The sociologist Roger Hollingsworth has done a lot of interesting work in the conditions for creative discovery in organizations. Similar topic, check it out:
http://history.wisc.edu/hollingsworth/
My friend Roger Donway, who sometimes seems to have read every book known to mankind, wrote this to me:
“Have you read Alan Cromer’s Uncommon Sense: The Heretical Nature of Science? My books are packed for moving, but as I recall he argues that science emerged only from the culture of post-Socratic Greece because it—uniquely among traditional cultures—had the confidence that the truth could be arrived at by debate and argument. Had Greece known only the zero-sum Sophists (who thought the point of argument is winning, not truth) things might have turned out differently, for them and for mankind.”
(Cromer’s book at Amazon: http://www.amazon.com/Uncommon-Sense-Heretical-Nature-Science/dp/0195096363/.)
Kuhn expresses the common view that science (a.k.a. philosophy), as a distinctive enterprise, originates with the Greeks. And the more specific claim, one dating to Aristotle at least, is that science/philosophy begins in the several cities of Ionia (Miletus, Colophon, Ephesus, etc.) in the 6th century B.C. with a specific group of people, often called the Milesian School (Thales, Anaxagoras, Anaximander, etc.). For this reason Miletus has been called the birthplace of the modern world.

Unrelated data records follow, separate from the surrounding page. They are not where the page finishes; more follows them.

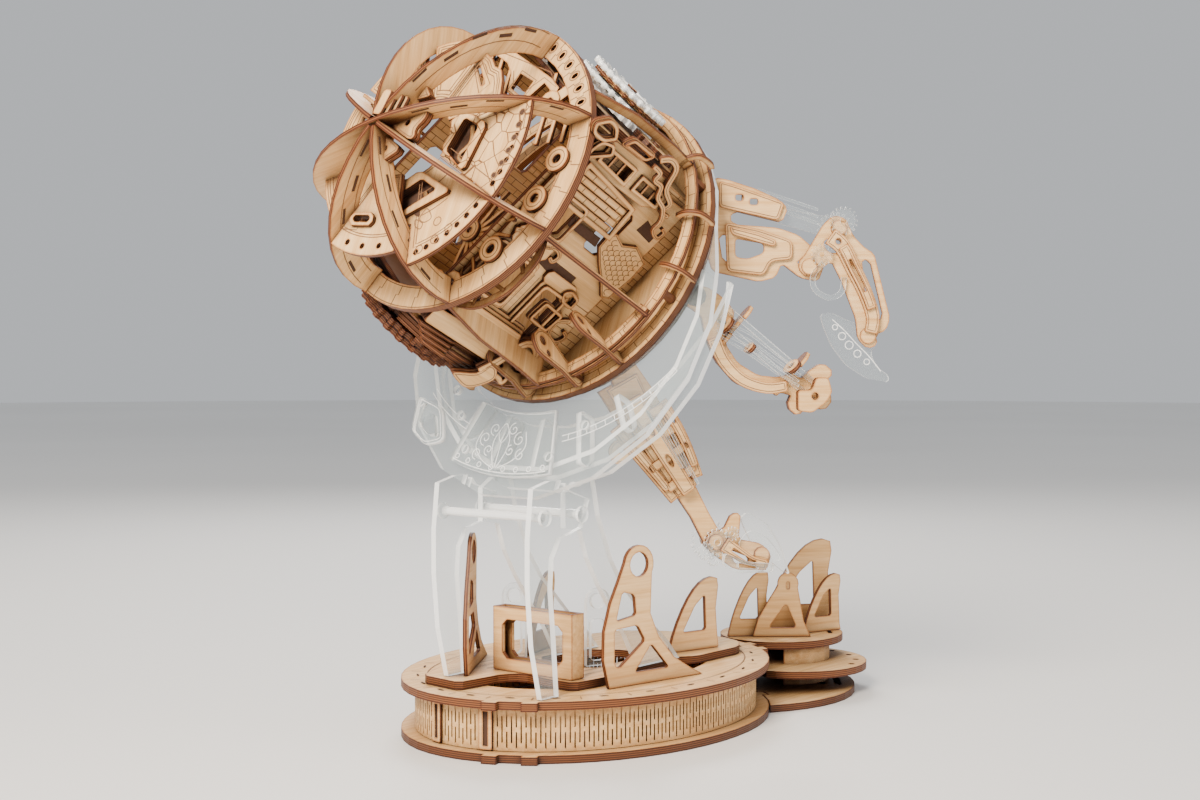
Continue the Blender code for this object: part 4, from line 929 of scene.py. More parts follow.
FAR_SLOT = [(32.2, -21.7), (33.0, -23.9), (22.2, -31.0), (21.4, -28.9)]
FAR_FRAME = [(33.5, -20.0), (35.7, -23.9), (21.9, -34.2), (17.8, -29.0)]
FAR_PETAL = [(14, -9.4), (40, -24.4), (35.5, -30.5), (31, -33.7), (28.7, -38.5), (23, -41),
             (12.9, -43.1), (5.4, -15.1)]
birch("petal_far", [FAR_PETAL, FAR_SLOT], ring_plane(PETAL_S))
engrave("petal_far_lines", contours(FAR_PETAL, 1.5, 2.6, 4.2) + [closed(FAR_FRAME)],
        ring_plane(PETAL_FACE))
PETALS = (("petal_top", 345, 390, 116, 50), ("petal_back_low", 210, 255, PETAL_S, 58),
          ("petal_back", 255, 300, PETAL_S, 54), ("petal_back_high", 300, 345, PETAL_S, 52))
for name, start, end, s, outer in PETALS:
    outline = wedge(start, end, 19, outer)
    middle = (start + end) / 2
    slot = [at(outer - 9, middle - 9), at(outer - 9, middle + 9), at(outer - 13, middle + 8),
            at(outer - 13, middle - 8)]
    birch(name, [outline, slot], ring_plane(s))
    engrave(name + "_lines", contours(outline, 1.6, 3.0, 5.0) + [closed(drawn_in(slot, -1.6))],
            ring_plane(s + 1.1))

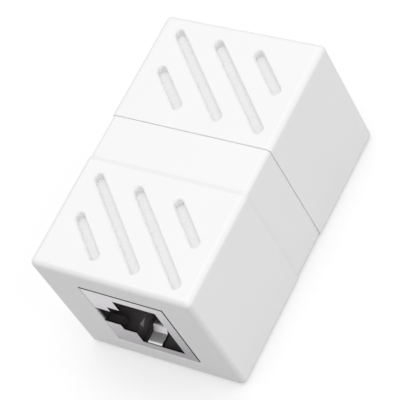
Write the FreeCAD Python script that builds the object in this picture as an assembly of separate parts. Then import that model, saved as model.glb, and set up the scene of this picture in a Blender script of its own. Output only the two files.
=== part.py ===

Many people have tried to identify the specific conditions that led to these developments, and a Real Historian could outline that literature much better than I could, I’m sure. But I’d like to recommend one book — one that I consider by far the Best Book No One Has Ever Heard Of. It is “Night Sky at Rhodes” by Stephen Toulmin: a beautifully written philosophical travel account of a trip through Ionia seeking to answer this very question: what was it that caused science to begin here and nowhere else, and at a specific moment in history. (Should I give away his answer?)
I’d also like to recommend a denser study of the same question, but from a narrower angle: “Money and the Early Greek Mind” by Richard Seaford. It’s worth noting that 6th-century Ionia was the focal point for more than the origin of science: pretty much within 100 years in this one very small region: Western science was born; Western theater was invented; the Greek temple was invented as a distinctive architectural structure, one we still use 2500 years later; and also, coins were invented. Money had been around for at least a thousand years, but coinage, like science, was a distinct invention of this narrow space-time slot: the Ionian cities in the 6th century B.C.
RJO: Thanks. I’ve just ordered the Toulmin and Seaford books. Please do go ahead and spoil the ending for us, though.
Kuhn as a cultural anthropologist is about right, I think of him as a sociologist and student of the diffusion of innovations in the scientific community.
Popper traced the spirit of science, that is, the tradition of criticism within a school (instead of rigidly propagating the doctrine of the school) to the pre-Socratics. http://www.the-rathouse.com/CRBacktoPresocratics5.html
It was once assumed (by Popper, Kuhn and others) not only that rational science originated with the Greek philosophic schools, but that the belief systems of prehistoric hunter-gatherers were dominated by superstitions and irrational beliefs. Hunter-gatherers were believed to have acted on the basis of exceedingly limited information, much of that information being wrong. These assumptions led to an apparent paradox in understanding human evolution: the brain evolved both in size and in neurological complexity over some millions of years. A fully modern brain had evolved at a time when all humans were hunter-gatherers. Yet the same brain that has been adapted for the needs of hunter-gatherer subsistence, today deals with the subtleties of modern mathematics and physics.
This apparent paradox may be resolved if it is assumed that at least some of the first fully modern hunter-gatherers were capable of scientific reasoning, and that the intellectual requirements of modern science were, at least among the most intelligent members of hunter-gatherer bands, a necessity for the survival of modern hunter-gatherer societies. The first creative science, practiced by possibly some of the earliest members of a.m. Homo sapiens who had modern intellects, may have been the art of tracking. The art of tracking is a science that requires fundamentally the same intellectual abilities as modern physics and mathematics. This, at least, is the hypothesis I propose in my book “The Art of Tracking: The Origin of Science” (1990).
Louis Liebenberg
I have been trying to find a copy of The Art of Tracking: The Origin of Science. Can you help me?